Yeah, I know this one is overdone, but you'd think that the first time an explosion caused the guy at the nav station to fly over the captain's head with a good 8 feet of clearance, someone would say, "You know, we might think of inventing some futuristic restraining device to prevent that from happening." So of course, they did make something like that for the second Enterprise (the first one blew up due to poor lubrication) , but what was it? A hard plastic thing that's locked over your thighs. Oh, I'll bet THAT feels good in the corners. "Hey look! The leg-bars worked as advertised! There goes Kirk's torso!"
Every time there's a power surge on the Enterprise the various stations and consoles explode in a shower of sparks and throw their seatbelt-less operators over Picard's head. If we could get Geordie to stop reversing the polarity for a minute, we could get him to go shopping at the nearest Starship parts store and pick up a few fuses. And while he's shopping, he could stop at an intergalactic IKEA and pick up a few chairs for the bridge personnel. If you're going to put me in front of a fuseless exploding console all day, the least you could do is let me sit down.
Here's the difference between Star Trek and the best SF show on TV last year:
Star Trek:
Firefly:
Kirk, Spock, McCoy, and 'Ensign Gomez' beam down to a planet. Which one isn't coming back?
The other night, I couldn't get my car to start. I solved the problem by reversing the polarity of the car battery, and routing the power through my satellite dish. The resulting subspace plasma caused a rift in the space-time continuum, which created a quantum tunneling effect that charged the protons in the engine core, thus starting my car. Child's play, really. As a happy side-effect, I also now get the Spice Channel for free.
I mean, it's cool and all. But do you really believe that people would use it to re-create Sherlock Holmes mysteries and old-west saloons? Come on, we all know what the holodeck would be used for. And we also know what the worst job on the Enterprise would be: Having to squeegee the holodeck clean.
How stupid is this? Remember when Marvin the Martian was going to blow up the Earth, because it obstructed his view of Venus? And how Bugs Bunny stopped him by stealing the Illudium Q36 Space Modulator? Well, in the Star Trek universe, Bugs would be doing time. Probably in a room filled with Roseanne look-alikes wearing spandex uniforms, walking through doors going WHEET! all day. It would be heck. At least until the Kaboom. The Earth-Shattering Kaboom.

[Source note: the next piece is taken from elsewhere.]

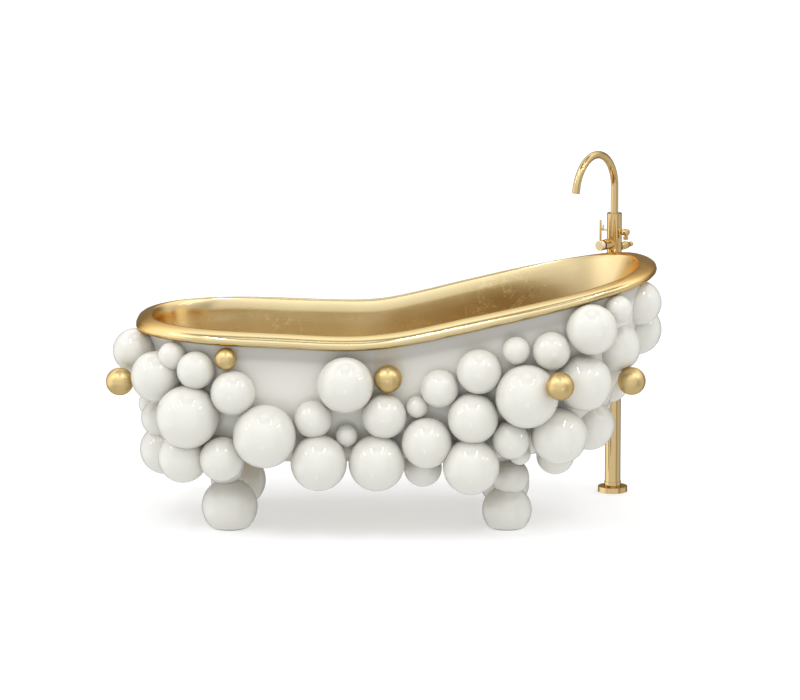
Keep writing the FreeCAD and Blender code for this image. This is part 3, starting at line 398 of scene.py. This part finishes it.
def rim_frames():
    """Centre, outward and upward direction round the roll, felt out on its solid from above and below."""
    roll = tree_of("rim_roll")
    low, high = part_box("rim_roll")
    centre, half = (low + high) / 2, (high - low) / 2
    line = []
    for step in range(rim_steps):
        turn = 2 * math.pi * step / rim_steps
        hits = []
        for share in range(*felt_shares):
            x = centre.x + half.x * math.cos(turn) * share / 1000
            y = centre.y + half.y * math.sin(turn) * share / 1000
            top = roll.ray_cast(Vector((x, y, high.z + felt_distance)), Vector((0, 0, -1)))[0]
            bottom = roll.ray_cast(Vector((x, y, low.z - felt_distance)), Vector((0, 0, 1)))[0]
            if top:
                hits.append((top + bottom) / 2)
        line.append((hits[0] + hits[-1]) / 2)
    line = evened(line, line_passes)
    leans, end = [], rim_steps // 2
    for k in range(rim_steps):
        side = k if k <= end else rim_steps - k
        before, after = line[max(side - lean_span, 0)], line[min(side + lean_span, end)]
        leans.append(Vector((after.z - before.z, 0, before.x - after.x)).normalized())
    frames = []
    for k, (place, lean) in enumerate(zip(line, evened(leans, lean_passes))):
        along = line[(k + 1) % rim_steps] - line[k - 1]
        out = along.cross(lean).normalized()
        frames.append((place, out, out.cross(along).normalized()))
    return frames


def swept(name, rows):
    """A closed skin through rows of points: the first ring round the bath is drawn on from row to row."""
    mesh = bmesh.new()
    first = [mesh.verts.new(point) for point in rows[0]]
    ring = [mesh.edges.new((first[k - 1], first[k])) for k in range(len(first))]
    corners = first
    for row in rows[1:] + rows[:1]:
        drawn = bmesh.ops.extrude_edge_only(mesh, edges=ring)["geom"]
        ring = [part for part in drawn if isinstance(part, bmesh.types.BMEdge)]
        fresh = {part for part in drawn if isinstance(part, bmesh.types.BMVert)}
        drawn_from = {edge.other_vert(corner): corner for corner in fresh for edge in corner.link_edges
                      if edge.other_vert(corner) not in fresh}
        corners = [drawn_from[corner] for corner in corners]
        for corner, point in zip(corners, row):
            corner.co = point
    bmesh.ops.weld_verts(mesh, targetmap=dict(zip(corners, first)))
    bmesh.ops.recalc_face_normals(mesh, faces=mesh.faces)
    for face in mesh.faces:
        face.smooth = True
    for edge in mesh.edges:
        edge.smooth = edge.calc_face_angle(0) < sharp_angle
    data = bpy.data.meshes.new(name)
    mesh.to_mesh(data)
    mesh.free()
    piece = bpy.data.objects.new(name, data)
    bpy.context.scene.collection.objects.link(piece)
    return piece


def gold_rim(frames):
    """The roll with the shoulder that leads down into the basin."""
    basin = tree_of("inner_basin")
    rows, leaf = [], []

    def row(leafing, place_of):
        rows.append([place_of(*frame) for frame in frames])
        leaf.append(leafing)

    def raised(place):
        """0 on the low part of the bath, 1 on its raised end."""
        return min(1, max(0, (place.x - raised_start) / raised_length))

    def flatter(place, height):
        """The crest is lower at the raised end, where the mixer tilts over the rim."""
        return 1 - raised_drop * raised(place) if height > 0 else 1

    def wall(place, out, up, height, inset):
        level = place + up * (height * millimetre)
        hit = basin.ray_cast(level - out * inside_start, out)[0]
        return hit - out * (inset * millimetre)

    first_height, first_inset, _ = wall_section[0]
    deep_height, deep_inset, _ = wall_section[2]
    crest_out = roll_section[-1][0]
    for out_by, up_by in roll_section:
        row(0, lambda p, out, up: p + (out * out_by + up * up_by * flatter(p, up_by)) * millimetre)
    for height, share in shoulder_section:
        def shoulder(p, out, up):
            foot = (wall(p, out, up, first_height, first_inset) - p).dot(out) / millimetre
            deep = (wall(p, out, up, deep_height, deep_inset) - p).dot(out) / millimetre
            lean = max(0, (foot - deep) / (first_height - deep_height)) * raised(p)
            face = min(crest_out, foot + lean * (height - first_height))
            reach = crest_out * (1 - share) + face * share
            return p + (out * reach + up * height * flatter(p, height)) * millimetre
        row(shoulder_leaf * share, shoulder)
    for height, inset, leafing in wall_section:
        row(leafing, lambda p, out, up: wall(p, out, up, height, inset))
    for height, inset in wall_back:
        row(1, lambda p, out, up: wall(p, out, up, height, inset))
    piece = swept("gold_rim_and_shoulder", rows)
    share = piece.data.attributes.new("leaf_share", "FLOAT", "POINT")
    share.data.foreach_set("value", [value for value in leaf for _ in frames])
    piece.data.materials.append(finishes["gold_rim"])
    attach(piece, "bath")
    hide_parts("rim_roll")


# White shell: depths below the roll where the collar flares into the skirt, in millimetres
flare_depths = [0, 7, 14, 21, 28, 35, 42, 49, 56, 63, 70, 78, 86, 96, 108, 122, 140]
# Share of the painted shade in the band under the roll at each of those depths
painted_shade_shares = [1, 1, 1, 1, 1, 1, 0.85, 0.6, 0.48, 0.43, 0.38, 0.33, 0.28, 0.22, 0.16, 0.1, 0.04]
# Rows from there down to the foot, and the rows of the outside that the inside follows on its way back up
skirt_rows = 14
inside_rows = (-1, -6, len(flare_depths), 9, 0)
# In metres: thickness, underside of the roll below its centre line, gaps at top and foot, how far out the
# rays to the skirt start and how far they reach, and how far in a point stands where they miss
shell_wall = 0.006
roll_under = 0.0194
top_gap = 0.0004
foot_gap = 0.0003
ray_start = 0.3
ray_length = 0.7
missed_inset = 0.003


def white_shell(frames):
    """Skirt and collar as one wall with a soft flare under the roll, and a band of painted shade under it."""
    skin = tree_of("outer_skirt", "skirt_collar")
    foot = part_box("outer_skirt")[0].z + foot_gap
    tops = [place - up * roll_under for place, _, up in frames]
    ways = [Vector((out.x, out.y, 0)).normalized() for _, out, _ in frames]
    columns = []
    for (place, _, _), top, way in zip(frames, tops, ways):
        heights = [top.z - top_gap - depth * millimetre for depth in flare_depths]
        last = heights[-1]
        heights += [last + (foot - last) * (n + 1) / skirt_rows for n in range(skirt_rows)]
        column = []
        for height in heights:
            start = Vector((top.x, top.y, height)) + way * ray_start
            hit = skin.ray_cast(start, -way, ray_length)[0]
            column.append(hit or Vector((place.x, place.y, height)) - way * missed_inset)
        middle_rows = [(a + b * 2 + c) / 4 for a, b, c in zip(column, column[1:], column[2:])]
        column[2:len(flare_depths)] = middle_rows[1:len(flare_depths) - 1]
        columns.append(column)
    rows = [list(row) for row in zip(*columns)]
    inside = [[point - way * shell_wall for point, way in zip(rows[n], ways)] for n in inside_rows]
    piece = swept("white_shell", rows + inside)
    # Painted shade: each row's share of the darker band under the roll
    painted_shade_layer = piece.data.attributes.new("painted_shade_under_rim", "FLOAT", "POINT")
    shares = painted_shade_shares + [0] * (len(rows + inside) - len(painted_shade_shares))
    painted_shade_layer.data.foreach_set("value", [value for value in shares for _ in frames])
    piece.data.materials.append(finishes["white_shell"])
    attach(piece, "bath")
    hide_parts("outer_skirt", "skirt_collar")


rim = rim_frames()
gold_rim(rim)
white_shell(rim)


# Floor, light and camera

# Metres, apart from lens and sensor in millimetres, powers in watts, the pitch in degrees and levels of light
floor_size = 60
floor_drop = 0.0004
floor_glow = 0.47
sky_strength = 1.35
left_level, right_level, floor_level = 1.1, 0.6, 0.6
panel_place, panel_aim, panel_size, panel_power = (0.2, -0.8, 4.2), (0, 0, 0.4), (4.5, 3.0), 30
# Tubes and spots far up: their places and sizes are shares of that height
ceiling = 24
tube_lines, tube_row, tube_size, tube_power = (-2.0, -1.2, -0.4, 0.4, 1.2, 2.0), -0.45, (0.03, 0.6), 900
spot_places = [(-0.8, -0.83), (0, -0.83), (0.8, -0.83), (-0.73, 0.25), (0.05, 0.17)]
spot_size, spot_power = (0.035, 0.035), 16
camera_shift, camera_distance, camera_height, camera_pitch = 0.0125, 20, 4.5206, 11.2307
camera_lens, camera_sensor, camera_reach = 279.342, 36, 200


def floor():
    """Pale floor, a little bright by itself, that the glossy pieces don't mirror."""
    bpy.ops.mesh.primitive_plane_add(size=floor_size)
    ground = bpy.context.object
    ground.name = "floor"
    ground.location.z = -floor_drop
    ground.visible_glossy = False
    made = Finish("pale_floor")
    made.set(Roughness=0.7, Emission_Color=(1, 1, 1, 1), Emission_Strength=floor_glow)
    made.colour(made.mixed(made.noise(3.0), (0.50, 0.50, 0.50), (0.51, 0.51, 0.51)))
    ground.data.materials.append(made.material)


def surroundings():
    """A bright ceiling with a dim middle over grey walls in upright stripes, white to the camera itself."""
    world = bpy.data.worlds.new("studio")
    bpy.context.scene.world = world
    world.use_nodes = True
    tree = world.node_tree
    back = tree.nodes["Background"]
    back.inputs["Strength"].default_value = sky_strength
    seen = tree.nodes.new("ShaderNodeBackground")
    seen.inputs["Color"].default_value = (1, 1, 1, 1)
    way = tree.nodes.new("ShaderNodeTexCoord")
    split = tree.nodes.new("ShaderNodeSeparateXYZ")
    tree.links.new(way.outputs["Generated"], split.inputs[0])

    def ramp(value, low, high, stops):
        share = tree.nodes.new("ShaderNodeMapRange")
        share.inputs["From Min"].default_value = low
        share.inputs["From Max"].default_value = high
        tree.links.new(value, share.inputs["Value"])
        return ramp_in(tree, share.outputs["Result"], stops)

    def blend(share, below, above):
        made = tree.nodes.new("ShaderNodeMix")
        made.data_type = "RGBA"
        tree.links.new(share, made.inputs[0])
        tree.links.new(below, made.inputs[6])
        if isinstance(above, bpy.types.NodeSocket):
            tree.links.new(above, made.inputs[7])
        else:
            made.inputs[7].default_value = (above, above, above, 1)
        return made.outputs[2]

    walls = ramp(split.outputs["Y"], -1, 1, [
        (0.0, 0.75), (0.12, 0.75), (0.18, 0.12), (0.42, 0.16),
        (0.5, 0.55), (0.72, 0.5), (0.78, 0.1), (1.0, 0.2)])
    upward = ramp(split.outputs["Z"], 0, 1, [(0.2, 0.0), (0.5, 0.55), (0.75, 1.0)])
    downward = ramp(split.outputs["Z"], 0, -1, [(0.4, 0.0), (0.6, 1.0)])
    leftward = ramp(split.outputs["X"], -0.5, -0.95, [(0.0, 0.0), (1.0, 1.0)])
    rightward = ramp(split.outputs["X"], 0.6, 0.95, [(0.0, 0.0), (1.0, 1.0)])
    sides = blend(rightward, blend(leftward, walls, left_level), right_level)
    level = blend(downward, sides, floor_level)
    overhead = ramp(split.outputs["Z"], 0, 1, [
        (0.6, 1.2), (0.82, 1.2), (0.9, 0.38), (0.975, 0.34), (0.99, 1.0)])
    tree.links.new(blend(upward, level, overhead), back.inputs["Color"])
    path = tree.nodes.new("ShaderNodeLightPath")
    mix = tree.nodes.new("ShaderNodeMixShader")
    tree.links.new(path.outputs["Is Camera Ray"], mix.inputs["Fac"])
    tree.links.new(back.outputs[0], mix.inputs[1])
    tree.links.new(seen.outputs[0], mix.inputs[2])
    tree.links.new(mix.outputs[0], tree.nodes["World Output"].inputs["Surface"])


def lamp(name, place, aim, size, power):
    """A rectangular lamp that shines towards a point."""
    light = bpy.data.lights.new(name, "AREA")
    light.shape = "RECTANGLE"
    light.size, light.size_y = size
    light.energy = power
    made = bpy.data.objects.new(name, light)
    bpy.context.scene.collection.objects.link(made)
    made.location = place
    made.rotation_euler = (Vector(aim) - Vector(place)).to_track_quat("-Z", "Y").to_euler()
    return made


def ceiling_lamp(name, x, y, size, power):
    """A lamp on the ceiling that shines straight down."""
    place = Vector((x, y, 1)) * ceiling
    lamp(name, place, place - Vector((0, 0, 1)), [side * ceiling for side in size], power)


floor()
surroundings()
panel = lamp("top_panel", panel_place, panel_aim, panel_size, panel_power)
panel.visible_glossy = False
for number, x in enumerate(tube_lines):
    ceiling_lamp(f"ceiling_tube_{number}", x, tube_row, tube_size, tube_power)
for number, (x, y) in enumerate(spot_places):
    ceiling_lamp(f"ceiling_spot_{number}", x, y, spot_size, spot_power)

rim_low, rim_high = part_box("rim_roll")
rim_middle = (rim_low + rim_high) / 2
camera = bpy.data.objects.new("camera", bpy.data.cameras.new("camera"))
bpy.context.scene.collection.objects.link(camera)
camera.data.sensor_width = camera_sensor
camera.data.lens = camera_lens
camera.data.clip_end = camera_reach
camera.location = (rim_middle.x + camera_shift, rim_middle.y - camera_distance, camera_height)
camera.rotation_euler = (math.radians(90 - camera_pitch), 0, 0)
bpy.context.scene.camera = camera
bpy.context.scene.view_settings.view_transform = "Standard"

If this is the lovely Sonya Gomez, Kirk would make sure that she made it back. Spock and McCoy would have to draw straws.
-Cuhl9. The Federation:
The Federation is described as paradise. There is no dreaded DMV in paradise. This there IS no guy driving a Federation dump truck--the truck drives, and cleans, itself. Try using your imagination more and quit fearing a better tomorrow, miser.
5. Rule by committee:
Except neither scene actually takes place in either show. Picard calls a conference when there's time and cause for it. Mal typically fires when he knows it's tactically a viable move. Otherwise, one is a fool for not seeking counsel in matters beyond their purview and is likely to be offed by someone pissed at being shot at when it was unnecessary.
The rest I'd put on a list too, though not for the same reasons exactly.
Here's one I'd throw on there:
Too many humanoids or humans with little bits of pointless artful junk on their faces. I'll even extend this to minor cultural differences. That a Bajoran has a wrinkled nose and an affinity for religion doesn't make them an extraterrestrial. Christ, there's greater variety between human races than there are in half the Trek alien peoples.
We secretly replaced the Dilithium crystals with New Folger's crystals. Let's see if anyone notices.